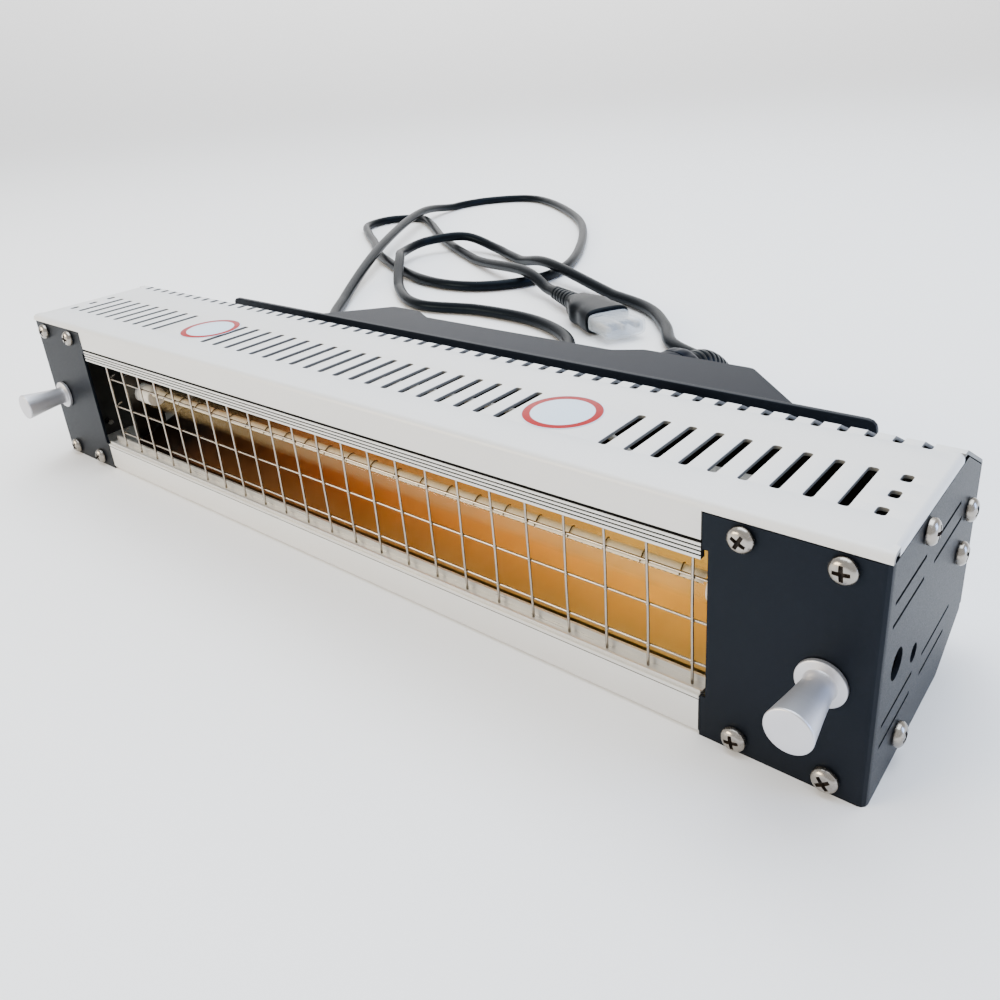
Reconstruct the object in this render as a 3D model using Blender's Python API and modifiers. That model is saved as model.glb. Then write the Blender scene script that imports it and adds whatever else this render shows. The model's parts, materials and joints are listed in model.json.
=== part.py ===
"""Hand-held infrared heat lamp: a long folded-steel housing with a wire-guarded quartz lamp in a gold trough.

Every named object is one physical piece. Lengths below are millimetres in the lamp's own layout: X runs along
the housing, Y goes back from its front face and Z rises from its flat underside. The parent empty turns that
layout into the part's frame, in metres, with the origin under the middle of the whole object.
"""

import math

import bmesh
import bpy
from mathutils import Matrix, Vector

MM = 0.001
GAP = 0.3  # between pieces that touch
MERGE = 1e-6  # metres

# Housing
BODY_LENGTH = 377.8
BODY_HEIGHT = 67.4
BODY_DEPTH = 75.5
CHAMFER_RUN = 20.0
CHAMFER_RISE = 11.0
COVER_SHEET = 1.0
COVER_BEND = 2.0
FLANGE_DROP = 10.0  # front flange of the top cover, between the end caps
LIP_DROP = 2.4  # what is left of that flange above each end cap
LIP_RISE = 11.0  # front lip of the bottom cover
SEAM_HEIGHT = 12.0  # lower edge of the back wall
SEAM_LAP = 10.0  # how far the bottom cover reaches up behind the back wall

# Vent slots in the top cover
SLOT_WIDTH = 2.6
SLOT_LENGTH = 21.4
SLOT_FRONT = 14.2
SLOT_PITCH = 7.85
SLOTS_MIDDLE = 20
SLOTS_SIDE = 10
SLOTS_SIDE_START = 110.6
SLOT_BRIDGE = 5.1  # closed bridges that split the last slot of each group
EDGE_SLOT_PITCH = 6.94
EDGE_SLOTS = 53
EDGE_SLOT_START = 51.5
EDGE_SLOT_LENGTH = 20.0

# End caps and the frames behind them
CAP_WIDTH = 41.6
CAP_INNER = BODY_LENGTH / 2 - CAP_WIDTH  # window edge of each end cap
CAP_SHEET = 1.2
CAP_BEND = 2.0
CAP_NOTCH = 1.5
CAP_NOTCH_LOW = 12.5
CAP_NOTCH_HIGH = BODY_HEIGHT - 12.4
FRAME_SHEET = 1.2
FRAME_WIDTH = CAP_WIDTH - 6.6
SLIT_WIDTH = 1.0
SLIT_ROWS = (13.3, 19.3)  # heights above and below the middle
SLITS_FRONT = (5.0, 27.0)
SLITS_BACK = (35.0, 59.0)
CAP_HOLE_LARGE = (12.0, BODY_HEIGHT / 2 - 0.7, 4.0)  # depth, height, radius
CAP_HOLE_SMALL = (26.4, BODY_HEIGHT / 2 - 7.1, 2.5)

# Screws in the end caps
SCREW_HEAD_RADIUS = 3.25
SCREW_HEAD_HEIGHT = 2.2
SCREW_SHANK_RADIUS = 1.4
SCREW_LENGTH = 6.0
SCREW_HOLE_RADIUS = SCREW_SHANK_RADIUS + GAP
RECESS_SPAN = 3.5
RECESS_WIDTH = 0.85
RECESS_DEPTH = 1.3
FRONT_SCREWS = tuple((x, z) for x in (-9.7, 9.3 - CAP_WIDTH) for z in (4.3, BODY_HEIGHT - 6.4))  # from the cap's inner edge, and height
SIDE_SCREWS = ((25.0, BODY_HEIGHT - 6.9), (65.5, BODY_HEIGHT - 20.9), (61.5, BODY_HEIGHT - 31.9), (19.0, 8.0))

# Stand-off knobs
KNOB_X = BODY_LENGTH / 2 - 11.9
KNOB_HEIGHT = 31.0
KNOB_LENGTH = 19.0
KNOB_FLANGE_RADIUS = 6.0
KNOB_FLANGE = 1.6
KNOB_NECK_RADIUS = 3.7
KNOB_TIP_RADIUS = 5.6
KNOB_SCREW_RADIUS = 2.0
KNOB_BORE_DEPTH = 13.0

# Window trims and wire guard
TRIM_HEIGHT = 5.1
TRIM_DEPTH = 2.0
TRIM_GROOVE = 0.5
TRIM_TAB = 5.0
SILL_DEPTH = 5.2
SILL_HEIGHT = 3.4
GUARD_PITCH = 12.7
GUARD_BARS = 1 + int((2 * CAP_INNER - 15) / GUARD_PITCH)
GUARD_SHIFT = 4.0  # the row of bars stands this far towards the right
GUARD_END = CAP_INNER + 2.3  # right ends of the long wires, behind the cap
GUARD_RAILS = (19.1, 31.75, 44.4)
WIRE_RADIUS = 0.5
GUARD_Y = TRIM_DEPTH + GAP + WIRE_RADIUS
GUARD_TOP = BODY_HEIGHT - 9.4

# Reflector and lamp
REFLECTOR_LEFT = 14.3 - CAP_INNER
REFLECTOR_RIGHT = CAP_INNER + 2.1
REFLECTOR_MOUTH = 7.0
REFLECTOR_BACK = 46.0
REFLECTOR_APERTURE = 19.5
REFLECTOR_SHEET = 0.6
TUBE_Y = 16.0
TUBE_Z = 34.0
TUBE_RADIUS = 5.0
TUBE_WALL = 1.2
TUBE_LEFT = 23.3 - CAP_INNER
TUBE_RIGHT = CAP_INNER - 5.3
FILAMENT_RADIUS = 0.9
CERAMIC_RADIUS = 4.2
CERAMIC_LENGTH = 15.0
HOLDER_SHEET = 1.2
HOLDER_WIDTH = 14.0
HOLDER_HEIGHT = 44.0
HOLDER_FOOT = 9.0
LEAD_RADIUS = 1.3
BLOCK = (22.0, 14.0, 14.0)
BLOCK_CENTRE = (122.0, 59.0, 34.0)

# Handle plate, its spacers and the bridge handle
PLATE_LENGTH = 318.0
PLATE_HEIGHT = 46.6
PLATE_SHEET = 2.0
PLATE_CORNER = 3.0
SPACER_DEPTH = 8.9
SPACER_X = 96.0
SPACER_WIDTH = 12.0
SPACER_HEIGHT = 40.0
BOLT_RADIUS = 2.4
BOLT_HEAD_RADIUS = 4.5
BOLT_HEAD_HEIGHT = 3.2
HANDLE_WIDTH = 24.6
HANDLE_REACH = 137.0  # rear of the handle, from the front face
HANDLE_FOOT_OUTER = 148.0
HANDLE_FOOT_INNER = 112.0
HANDLE_END = 97.5
GRIP_HALF = 84.0
GRIP_INNER = 110.5
GRIP_REAR = 130.5
GRIP_DIP = (-68.0, 38.0)
HANDLE_WALL = 2.6
HANDLE_EDGE = 3.5
HANDLE_BOLT_X = 138.0
FLEX_RADIUS = 3.7
FLEX_X = 122.0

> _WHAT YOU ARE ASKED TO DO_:
All of the lines above need to be given again exactly.

> _TASK SOLUTION_:
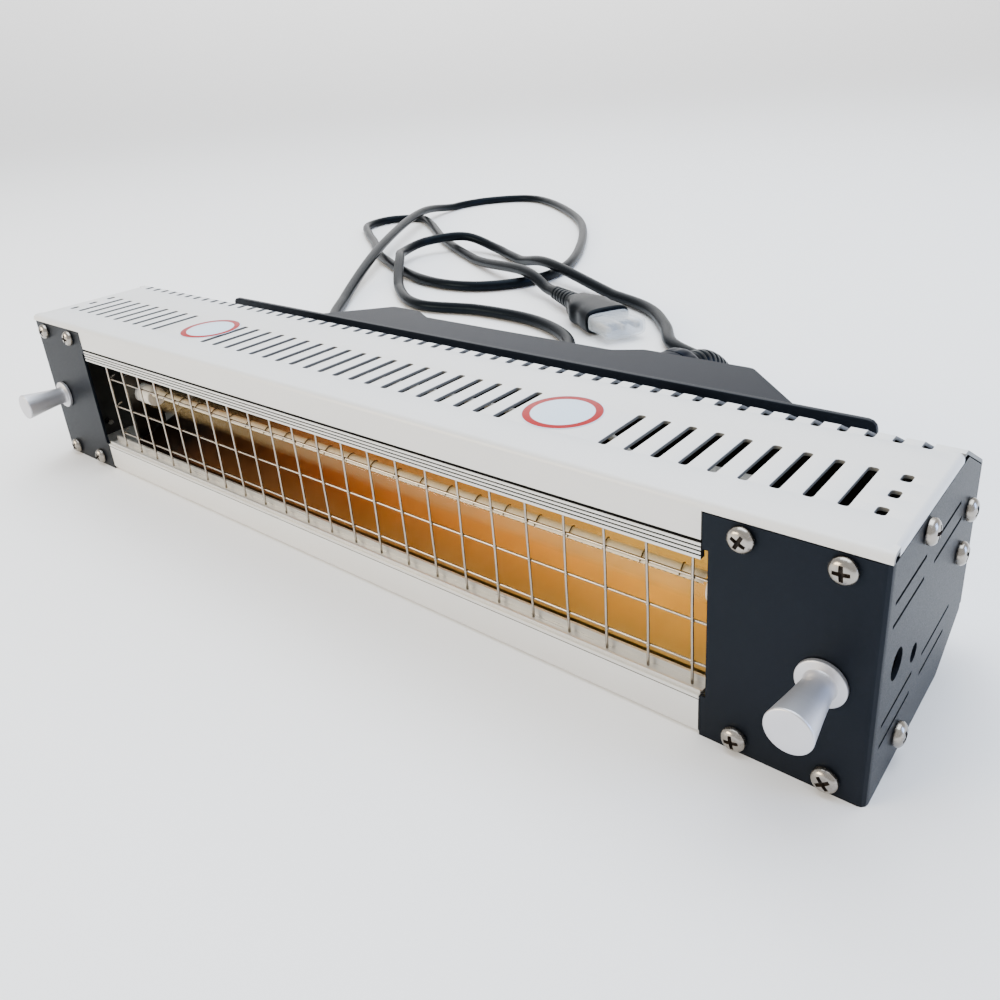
Reconstruct the object in this render as a 3D model using Blender's Python API and modifiers. That model is saved as model.glb. Then write the Blender scene script that imports it and adds whatever else this render shows. The model's parts, materials and joints are listed in model.json.
=== part.py ===
"""Hand-held infrared heat lamp: a long folded-steel housing with a wire-guarded quartz lamp in a gold trough.

Every named object is one physical piece. Lengths below are millimetres in the lamp's own layout: X runs along
the housing, Y goes back from its front face and Z rises from its flat underside. The parent empty turns that
layout into the part's frame, in metres, with the origin under the middle of the whole object.
"""

import math

import bmesh
import bpy
from mathutils import Matrix, Vector

MM = 0.001
GAP = 0.3  # between pieces that touch
MERGE = 1e-6  # metres

# Housing
BODY_LENGTH = 377.8
BODY_HEIGHT = 67.4
BODY_DEPTH = 75.5
CHAMFER_RUN = 20.0
CHAMFER_RISE = 11.0
COVER_SHEET = 1.0
COVER_BEND = 2.0
FLANGE_DROP = 10.0  # front flange of the top cover, between the end caps
LIP_DROP = 2.4  # what is left of that flange above each end cap
LIP_RISE = 11.0  # front lip of the bottom cover
SEAM_HEIGHT = 12.0  # lower edge of the back wall
SEAM_LAP = 10.0  # how far the bottom cover reaches up behind the back wall

# Vent slots in the top cover
SLOT_WIDTH = 2.6
SLOT_LENGTH = 21.4
SLOT_FRONT = 14.2
SLOT_PITCH = 7.85
SLOTS_MIDDLE = 20
SLOTS_SIDE = 10
SLOTS_SIDE_START = 110.6
SLOT_BRIDGE = 5.1  # closed bridges that split the last slot of each group
EDGE_SLOT_PITCH = 6.94
EDGE_SLOTS = 53
EDGE_SLOT_START = 51.5
EDGE_SLOT_LENGTH = 20.0

# End caps and the frames behind them
CAP_WIDTH = 41.6
CAP_INNER = BODY_LENGTH / 2 - CAP_WIDTH  # window edge of each end cap
CAP_SHEET = 1.2
CAP_BEND = 2.0
CAP_NOTCH = 1.5
CAP_NOTCH_LOW = 12.5
CAP_NOTCH_HIGH = BODY_HEIGHT - 12.4
FRAME_SHEET = 1.2
FRAME_WIDTH = CAP_WIDTH - 6.6
SLIT_WIDTH = 1.0
SLIT_ROWS = (13.3, 19.3)  # heights above and below the middle
SLITS_FRONT = (5.0, 27.0)
SLITS_BACK = (35.0, 59.0)
CAP_HOLE_LARGE = (12.0, BODY_HEIGHT / 2 - 0.7, 4.0)  # depth, height, radius
CAP_HOLE_SMALL = (26.4, BODY_HEIGHT / 2 - 7.1, 2.5)

# Screws in the end caps
SCREW_HEAD_RADIUS = 3.25
SCREW_HEAD_HEIGHT = 2.2
SCREW_SHANK_RADIUS = 1.4
SCREW_LENGTH = 6.0
SCREW_HOLE_RADIUS = SCREW_SHANK_RADIUS + GAP
RECESS_SPAN = 3.5
RECESS_WIDTH = 0.85
RECESS_DEPTH = 1.3
FRONT_SCREWS = tuple((x, z) for x in (-9.7, 9.3 - CAP_WIDTH) for z in (4.3, BODY_HEIGHT - 6.4))  # from the cap's inner edge, and height
SIDE_SCREWS = ((25.0, BODY_HEIGHT - 6.9), (65.5, BODY_HEIGHT - 20.9), (61.5, BODY_HEIGHT - 31.9), (19.0, 8.0))

# Stand-off knobs
KNOB_X = BODY_LENGTH / 2 - 11.9
KNOB_HEIGHT = 31.0
KNOB_LENGTH = 19.0
KNOB_FLANGE_RADIUS = 6.0
KNOB_FLANGE = 1.6
KNOB_NECK_RADIUS = 3.7
KNOB_TIP_RADIUS = 5.6
KNOB_SCREW_RADIUS = 2.0
KNOB_BORE_DEPTH = 13.0

# Window trims and wire guard
TRIM_HEIGHT = 5.1
TRIM_DEPTH = 2.0
TRIM_GROOVE = 0.5
TRIM_TAB = 5.0
SILL_DEPTH = 5.2
SILL_HEIGHT = 3.4
GUARD_PITCH = 12.7
GUARD_BARS = 1 + int((2 * CAP_INNER - 15) / GUARD_PITCH)
GUARD_SHIFT = 4.0  # the row of bars stands this far towards the right
GUARD_END = CAP_INNER + 2.3  # right ends of the long wires, behind the cap
GUARD_RAILS = (19.1, 31.75, 44.4)
WIRE_RADIUS = 0.5
GUARD_Y = TRIM_DEPTH + GAP + WIRE_RADIUS
GUARD_TOP = BODY_HEIGHT - 9.4

# Reflector and lamp
REFLECTOR_LEFT = 14.3 - CAP_INNER
REFLECTOR_RIGHT = CAP_INNER + 2.1
REFLECTOR_MOUTH = 7.0
REFLECTOR_BACK = 46.0
REFLECTOR_APERTURE = 19.5
REFLECTOR_SHEET = 0.6
TUBE_Y = 16.0
TUBE_Z = 34.0
TUBE_RADIUS = 5.0
TUBE_WALL = 1.2
TUBE_LEFT = 23.3 - CAP_INNER
TUBE_RIGHT = CAP_INNER - 5.3
FILAMENT_RADIUS = 0.9
CERAMIC_RADIUS = 4.2
CERAMIC_LENGTH = 15.0
HOLDER_SHEET = 1.2
HOLDER_WIDTH = 14.0
HOLDER_HEIGHT = 44.0
HOLDER_FOOT = 9.0
LEAD_RADIUS = 1.3
BLOCK = (22.0, 14.0, 14.0)
BLOCK_CENTRE = (122.0, 59.0, 34.0)

# Handle plate, its spacers and the bridge handle
PLATE_LENGTH = 318.0
PLATE_HEIGHT = 46.6
PLATE_SHEET = 2.0
PLATE_CORNER = 3.0
SPACER_DEPTH = 8.9
SPACER_X = 96.0
SPACER_WIDTH = 12.0
SPACER_HEIGHT = 40.0
BOLT_RADIUS = 2.4
BOLT_HEAD_RADIUS = 4.5
BOLT_HEAD_HEIGHT = 3.2
HANDLE_WIDTH = 24.6
HANDLE_REACH = 137.0  # rear of the handle, from the front face
HANDLE_FOOT_OUTER = 148.0
HANDLE_FOOT_INNER = 112.0
HANDLE_END = 97.5
GRIP_HALF = 84.0
GRIP_INNER = 110.5
GRIP_REAR = 130.5
GRIP_DIP = (-68.0, 38.0)
HANDLE_WALL = 2.6
HANDLE_EDGE = 3.5
HANDLE_BOLT_X = 138.0
FLEX_RADIUS = 3.7
FLEX_X = 122.0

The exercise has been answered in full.